Written problem = Your answer should consist solely of the lines from the one with "Write the FreeCAD" through the one with "front_lug_pairs = 18", copied exactly, endpoints included.

Input for this task =
## BEGIN
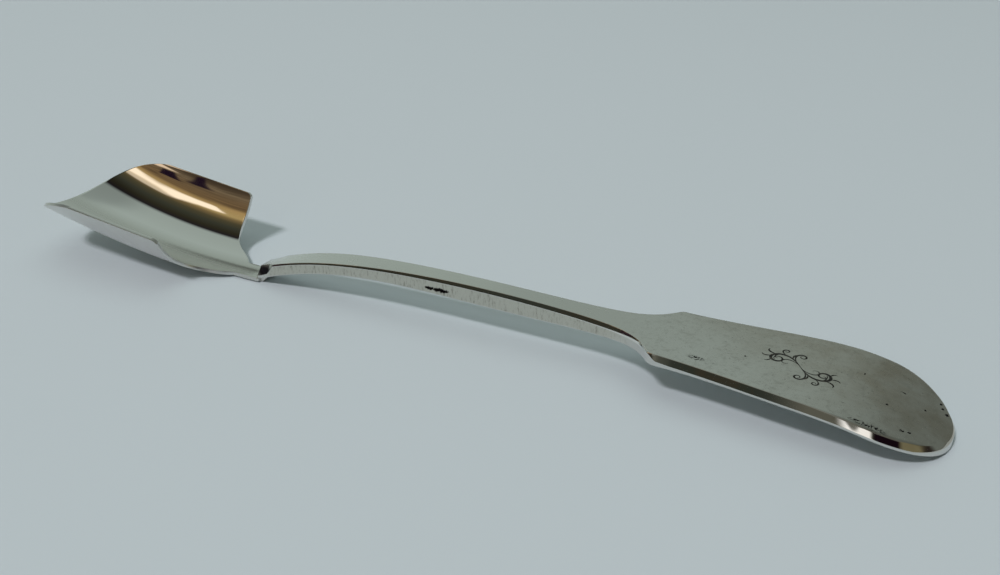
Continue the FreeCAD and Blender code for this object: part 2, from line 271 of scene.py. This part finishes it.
def turned_corner(first, second, reach, steps=10):
    """Two runs of points joined by a round corner in place of their sharp one."""
    corner = first[-1]
    before = [point for point in first if (point - corner).length > reach]
    after = [point for point in second if (point - corner).length > reach]
    start = before[-1]
    end = after[0]
    turn = []
    for step in range(1, steps):
        share = step / steps
        turn.append(start.lerp(corner, share).lerp(corner.lerp(end, share), share))
    return before + turn + after


def rounded(profile, radii):
    """A profile with its inner corners rounded, four points to a corner."""
    points = [profile[0]]
    for before, corner, after, radius in zip(profile, profile[1:], profile[2:], radii):
        start = corner + (before - corner).normalized() * radius
        end = corner + (after - corner).normalized() * radius
        for share in (0, 1 / 3, 2 / 3, 1):
            points.append(start.lerp(corner, share).lerp(corner.lerp(end, share), share))
    return points + [profile[-1]]


def handle_outline():
    """One side of the handle from above: across the root, along the stem and round the end."""
    root = [Vector((HEEL, NECK_HALF_WIDTH * step / 12)) for step in range(13)]
    stem = smooth_curve(STEM_SIDE, 260)
    side = smooth_curve(FIDDLE_SIDE, 70)
    end = smooth_curve(FIDDLE_END, 60)
    stem = turned_corner(root, stem, ROOT_CORNER)
    return turned_corner(stem, side + end[1:], SHOULDER_CORNER)


def make_handle():
    """The bar: a grid carried along the outline on one way and round the section on the other."""
    outline = handle_outline()
    sections = []
    for step, point in enumerate(outline):
        before = outline[max(step - 1, 0)]
        after = outline[min(step + 1, len(outline) - 1)]
        run = (after - before).normalized()
        inward = Vector((run.y, -run.x))
        if step == 0:
            inward = Vector((1, 0))
        if step == len(outline) - 1:
            inward = Vector((-1, 0))
        width, height = value_at(FACETS, point.x)
        frontal = max(inward.x, 0) ** 2 if point.x < ROOT_END else 0
        width += frontal * (ROOT_SLOPE[0] - width)
        height += frontal * (ROOT_SLOPE[1] - height)
        top = UPPER_FACE[0][1] if point.x < UPPER_FACE[0][0] else value_at(UPPER_CURVE, point.x)
        bottom = value_at(LOWER_CURVE, point.x)
        inner = Vector((width + 0.5, 0))
        profile = [inner, Vector((width, 0)), Vector((0, -height)), Vector((0, bottom - top)),
                   Vector((LOWER_EDGE_RADIUS + 0.3, bottom - top))]
        soft = value_at(FACET_SOFTNESS, point.x)
        radii = (soft + ROOT_SOFTNESS * frontal, FACET_FOOT_RADIUS, LOWER_EDGE_RADIUS)
        ring = rounded(profile, radii)
        sections.append((point, inward, top, bottom, ring))

    # each section runs over the top from its middle, round the ring and back to the middle below
    across = [0.0, 0.3, 0.6, 0.85]
    ring_size = len(sections[0][4])
    half = len(across) + ring_size + len(across)
    maker = bmesh.new()
    bmesh.ops.create_grid(maker, x_segments=len(sections) - 1, y_segments=2 * half - 1, size=1)
    for vert in maker.verts:
        step = round((vert.co.x + 1) / 2 * (len(sections) - 1))
        turn = round((vert.co.y + 1) / 2 * (2 * half - 1))
        side = 1 if turn < half else -1
        turn = turn if turn < half else 2 * half - 1 - turn
        point, inward, top, bottom, ring = sections[step]
        if turn < len(across):
            start, share = ring[0], across[turn]
        elif turn >= len(across) + ring_size:
            start, share = ring[-1], across[half - 1 - turn]
        else:
            start, share = ring[turn - len(across)], 1
        spot = point + inward * start.x
        spot.y = max(spot.y, 0) * share
        if start.y > bottom - top + LOWER_EDGE_RADIUS + 0.01:
            z = value_at(UPPER_CURVE, spot.x) + start.y
        else:
            z = value_at(LOWER_CURVE, spot.x) + start.y - (bottom - top)
        vert.co = place(spot.x, side * spot.y, z)
    seam_reach = 0.000004
    bmesh.ops.remove_doubles(maker, verts=maker.verts, dist=seam_reach)
    bmesh.ops.recalc_face_normals(maker, faces=maker.faces)
    return new_object("handle", maker)


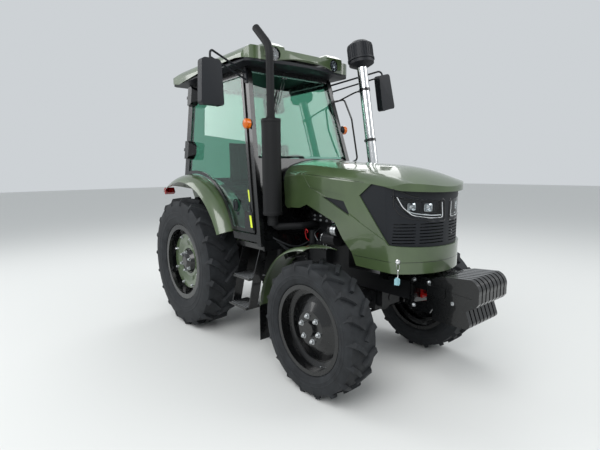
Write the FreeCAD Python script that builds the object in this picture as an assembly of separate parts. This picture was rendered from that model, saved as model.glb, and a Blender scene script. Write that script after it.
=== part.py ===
import FreeCAD, Part
import math
import os
from FreeCAD import Vector

# A compact four-wheel-drive farm tractor with a glazed cab, front weights and a rear three-point hitch.
# Lengths are millimetres. While it is drawn, X runs forward from the rear axle, Y to the left and Z up
# from the ground. Each piece is moved at the end so that X is zero midway between its two ends.

# Overall
wheelbase = 1990.0
running_fit = 0.05
seat_gap = 0.3
pin_gap = 2.0

# Rear wheels
rear_tyre_radius = 685.0
rear_tyre_width = 372.0
rear_wheel_y = 655.0
rear_bead_radius = 356.0
rear_lip_radius = 398.0
rear_rim_half = 148.0
rear_disc_radius = 290.0
rear_disc_hole = 150.0
rear_disc_offset = 92.0
rear_hub_radius = 132.0
rear_shaft_radius = 35.0
rear_lug_height = 34.0
rear_lug_pairs = 19

# Front wheels
front_tyre_radius = 498.0
front_tyre_width = 250.0
front_wheel_y = 672.0
front_bead_radius = 305.0
front_lip_radius = 329.0
front_rim_half = 95.0
front_disc_offset = 62.0
front_hub_radius = 118.0
front_shaft_radius = 30.0
front_lug_height = 27.0
front_lug_pairs = 18

# Both kinds of tyre. A lug's inner and outer ends are (along the tread, across it, half width) as shares of
# the tyre's width, and it points forward at the middle of the tread.
lug_inner = (0.19, 0.02, 0.070)
lug_outer = (-0.17, 0.455, 0.092)
tread_share = 0.43
rim_sheet = 8.0
rim_lip = 7.0

# Front axle and steering
kingpin_y = 600.0
kingpin_radius = 38.0
beam_height = 622.0
beam_radius = 56.0
beam_half = 92.0
front_pivot_radius = 30.0
knuckle_radius = 66.0
steering_arm = 160.0
tie_rod_height = 399.0
tie_rod_radius = 13.0
tie_pin_radius = 10.0
steering_arm_lift = 26.0
steering_arm_sheet = 20.0
front_fender_radius = 600.0
front_fender_sheet = 5.0
front_fender_inner = 562.0
front_fender_outer = 778.0
front_fender_start = -86.0
front_fender_end = 10.0
mudflap_bottom = 235.0

# Driveline
chassis_half = 165.0
head_half = 135.0
engine_front = 1832.0
engine_rear = 1330.0
bell_rear = 1180.0
engine_bottom = 520.0
engine_deck = 1040.0
engine_top = 1400.0
transmission_bottom = 465.0
transmission_top = 850.0
radiator_x = 2235.0
radiator_half = 255.0
support_front = 2440.0
support_bottom = 705.0
support_top = 840.0
support_leg = 52.0
fan_height = 1130.0

# Hood
hood_rear = 1200.0
hood_front = 2645.0
hood_sheet = 5.0
hood_rise = 9.0
hood_hinge_x = 1218.0
hood_hinge_z = 1650.0
hood_hinge_y = 130.0
hood_side_low = (850.0, 370.5)
hood_side_high = (1800.0, 416.5)
nose_turn = 120.0
cap_edge = ((1100.0, 1552.0), (2240.0, 1546.0), (2400.0, 1524.0), (2500.0, 1500.0), (2900.0, 1460.0))
mask_face = 2618.0
mask_corner = 2440.0
cap_corner = 2464.0
mask_sheet = 8.0
brow_rise = 4.0
slat_pitch = 22.0
slat_gap = 7.0
mask_overlap = 10.0
lamp_depth = 40.0

# Cab
cab_top = 2577.0
cab_top_front = 897.0
cab_top_half = 506.0
pillar_lean = 0.254
side_lean = 0.106
cab_floor = 1000.0
cab_rear = -262.0
cab_deck = 1180.0
cab_mount_y = 365.0
seat_riser_front = 430.0
cowl_setback = 22.0
glass_setback = 14.0
windscreen_bottom = 1772.0
windscreen_top = 2520.0
glass_sheet = 6.0
pillar_width = 58.0
pillar_depth = 46.0
rear_post_width = 82.0
wall_sheet = 25.0
platform_sheet = 45.0
door_sheet = 26.0
door_frame_width = 34.0
door_gap = 8.0
door_rear = -172.0
door_top = 2528.0
door_bottom = 1108.0
door_arc_radius = 932.0
door_hinge_heights = (1860.0, 2420.0)
door_hinge_x = -186.0
door_hinge_out = 25.0
hinge_cover_half = 92.0
hinge_cover_out = 68.0
hinge_cover_length = 205.0
hinge_barrel_radius = 13.0
hinge_pin_radius = 7.0

# Rear fenders
fender_sheet = 5.0
fender_inner_radius = 921.0
fender_outer_radius = 846.0
fender_inner_y = 616.0
fender_outer_y = 800.0
fender_wall_y = 436.0
fender_wall_radius = 560.0
fender_crown_drop = 40.0
fender_start = -31.0
fender_end = 64.0

# Roof
roof_rear = -450.0
roof_front = 1150.0
roof_half = 640.0
roof_low = 2585.0
roof_high = 2752.0
roof_sheet = 6.0
liner_high = 2606.0
roof_lamp_rear = 1062.0
roof_lamp_front = 1112.0
roof_lamp_y = 358.0
roof_lamp_z = 2655.0
roof_lamp_radius = 56.0

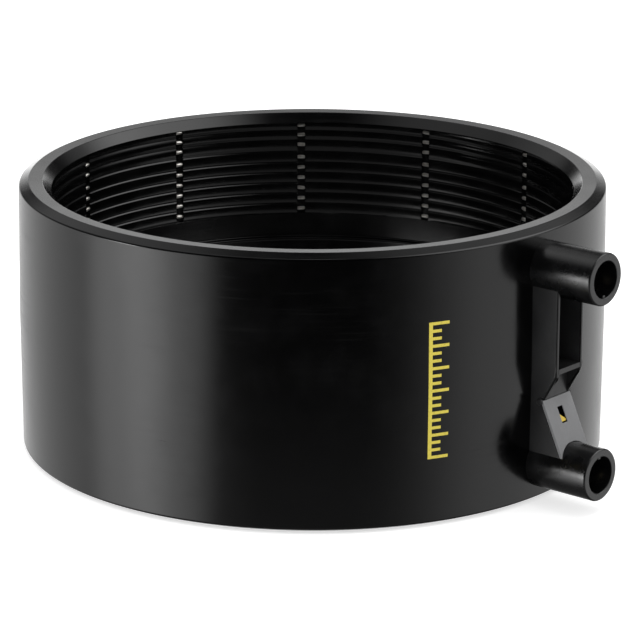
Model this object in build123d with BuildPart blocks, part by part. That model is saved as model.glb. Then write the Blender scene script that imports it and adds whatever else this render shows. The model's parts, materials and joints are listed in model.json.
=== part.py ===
"""Electrofusion coupler for 200 mm polyethylene pipe.

A moulded sleeve holds one heating winding of coated wire, laid in two bands with a link between
them. Two contact pins stand in the shrouds on the +X side, and a small indicator sits in the
housing between the shrouds. The origin is the centre of the lower end face, and +Z is the bore.
All sizes are in millimetres.
"""

import os
from math import cos, degrees, radians, sin, sqrt, tan

from build123d import *

# Sleeve
coupler_height = 106.0
bore_radius = 101.0
wall_thickness = 13.0  # at mid-height, outside the bore
wall_draft = 0.55  # degrees, from mid-height towards each end
lead_in_flare = 3.3  # from the bore out to the flat end face
lead_in_depth = 3.8
end_face_width = 5.4
end_chamfer_length = 4.5
end_blend_radius = 6.0

# Centre stop, where the two pipe ends meet
stop_height = 2.4
stop_tip_width = 1.2
stop_root_width = 3.6

# Heating winding, one band to each socket
coat_thickness = 2.0
winding_clearance = 0.05
edge_margin = 1.0  # from the foot of the lead-in to the first wire
outer_turns = 3
outer_pitch = 4.1
inner_turns = 6
inner_pitch = 4.4
lead_gap = 1.1  # strip at the terminal, where the wire enters the band
groove_depth = 0.45
slot_count = 12
slot_width = 3.4
slot_depth = 1.25
first_slot_angle = 13.5
link_width = 3.4
link_angle = 183.0
wire_tail_radius = 0.7
wire_tail_length = 5.0

# Terminal shrouds and contact pins
terminal_offset = 37.7  # from mid-height to each shroud's axis
shroud_outer_radius = 10.0
shroud_inner_radius = 7.0
shroud_length = 26.3  # from the sleeve's widest point to the mouth
shroud_depth = 22.8
shroud_edge_radius = 0.7
key_width = 1.4
key_height = 0.9
key_setback = 0.6
pin_radius = 2.0
pin_tip_setback = 7.8
pin_tip_chamfer = 0.6
flange_radius = 4.5
flange_thickness = 2.4
tail_radius = 1.6
insert_clearance = 0.05

# Bracket between the shrouds
bracket_width = 16.4
bracket_projection = 11.0  # from the sleeve's widest point
plate_thickness = 1.6
plate_edge_radius = 0.8
bar_height = 1.0  # underside of the cross bar, above mid-height
bar_thickness = 2.0
ledge_projection = 4.0
catch_length = 2.6
catch_height = 1.1

# Indicator housing, its slanted cover and the flag behind the window
cover_slope = 24.85  # degrees from the bore axis
cover_top_step = 1.3  # outwards from the ledge
cover_top_drop = 11.2  # below mid-height
cover_thickness = 1.2
cover_overhang = 0.2
cover_clearance = 0.15
cover_length = 23.6
housing_end_wall = 1.8
window_start = 4.0
window_length = 6.4
window_width = 3.0
flag_clearance = 0.2
flag_recess = 0.5
flag_foot_gap = 0.7
flag_high_side = 3.1  # length of the tip on its tall side
flag_low_side = 0.8
flag_head_width = 5.0
flag_head_length = 6.0
flag_head_thickness = 1.6
flag_head_gap = 0.3
flag_stem_radius = 1.5
flag_stem_depth = 7.0

# Worked out from the sizes above
mid_height = coupler_height / 2
body_radius = bore_radius + wall_thickness
mouth_radius = bore_radius + lead_in_flare
end_face_radius = mouth_radius + end_face_width
stop_radius = bore_radius - stop_height
chamfer_radius = body_radius - tan(radians(wall_draft)) * (mid_height - end_chamfer_length)
band_top = mid_height - lead_in_depth
outer_wires = [band_top - edge_margin - outer_pitch * turn for turn in range(outer_turns)]
lead_gap_top = outer_wires[-1] - outer_pitch / 2
inner_wires = [
    lead_gap_top - lead_gap - inner_pitch * (turn + 0.5) for turn in range(inner_turns)
]
band_bottom = inner_wires[-1] - inner_pitch / 2
winding_radius = bore_radius + coat_thickness
recess_radius = winding_radius + winding_clearance
root_reach = (recess_radius + body_radius) / 2  # inside the sleeve's wall, clear of the winding
shroud_reach = body_radius + shroud_length
bracket_reach = body_radius + bracket_projection
ledge_reach = body_radius + ledge_projection
cover_top_reach = ledge_reach + cover_top_step
plate_middle = (bracket_width - plate_thickness) / 2
shroud_floor = shroud_reach - shroud_depth
shroud_middle_radius = (shroud_outer_radius + shroud_inner_radius) / 2
plate_end = terminal_offset - sqrt(shroud_middle_radius**2 - plate_middle**2)
bracket_inside = bracket_width - 2 * plate_thickness
cover_width = bracket_width + 2 * cover_overhang

wire_heights = outer_wires + inner_wires
window_middle = window_start + window_length / 2
flag_depth = cover_thickness + flag_head_gap  # from the cover's face to the flag's head
sides = {"upper": 1, "lower": -1}

# Direction of the slanted cover, in the section through the axis
slope_out = sin(radians(cover_slope))
slope_down = cos(radians(cover_slope))
cover_face = Plane(
    origin=(cover_top_reach, 0, mid_height - cover_top_drop),
    x_dir=(0, 1, 0),
    z_dir=(slope_down, 0, slope_out),
)


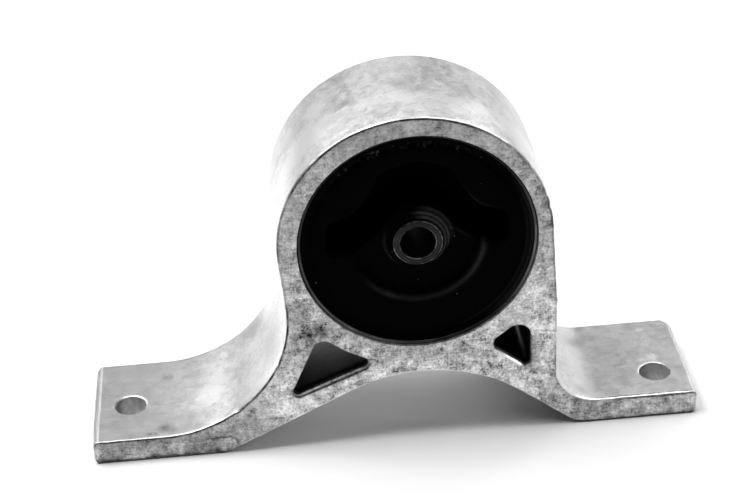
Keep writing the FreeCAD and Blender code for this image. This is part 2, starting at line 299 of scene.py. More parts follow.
## END
Full answer =
Write the FreeCAD Python script that builds the object in this picture as an assembly of separate parts. This picture was rendered from that model, saved as model.glb, and a Blender scene script. Write that script after it.
=== part.py ===
import FreeCAD, Part
import math
import os
from FreeCAD import Vector

# A compact four-wheel-drive farm tractor with a glazed cab, front weights and a rear three-point hitch.
# Lengths are millimetres. While it is drawn, X runs forward from the rear axle, Y to the left and Z up
# from the ground. Each piece is moved at the end so that X is zero midway between its two ends.

# Overall
wheelbase = 1990.0
running_fit = 0.05
seat_gap = 0.3
pin_gap = 2.0

# Rear wheels
rear_tyre_radius = 685.0
rear_tyre_width = 372.0
rear_wheel_y = 655.0
rear_bead_radius = 356.0
rear_lip_radius = 398.0
rear_rim_half = 148.0
rear_disc_radius = 290.0
rear_disc_hole = 150.0
rear_disc_offset = 92.0
rear_hub_radius = 132.0
rear_shaft_radius = 35.0
rear_lug_height = 34.0
rear_lug_pairs = 19

# Front wheels
front_tyre_radius = 498.0
front_tyre_width = 250.0
front_wheel_y = 672.0
front_bead_radius = 305.0
front_lip_radius = 329.0
front_rim_half = 95.0
front_disc_offset = 62.0
front_hub_radius = 118.0
front_shaft_radius = 30.0
front_lug_height = 27.0
front_lug_pairs = 18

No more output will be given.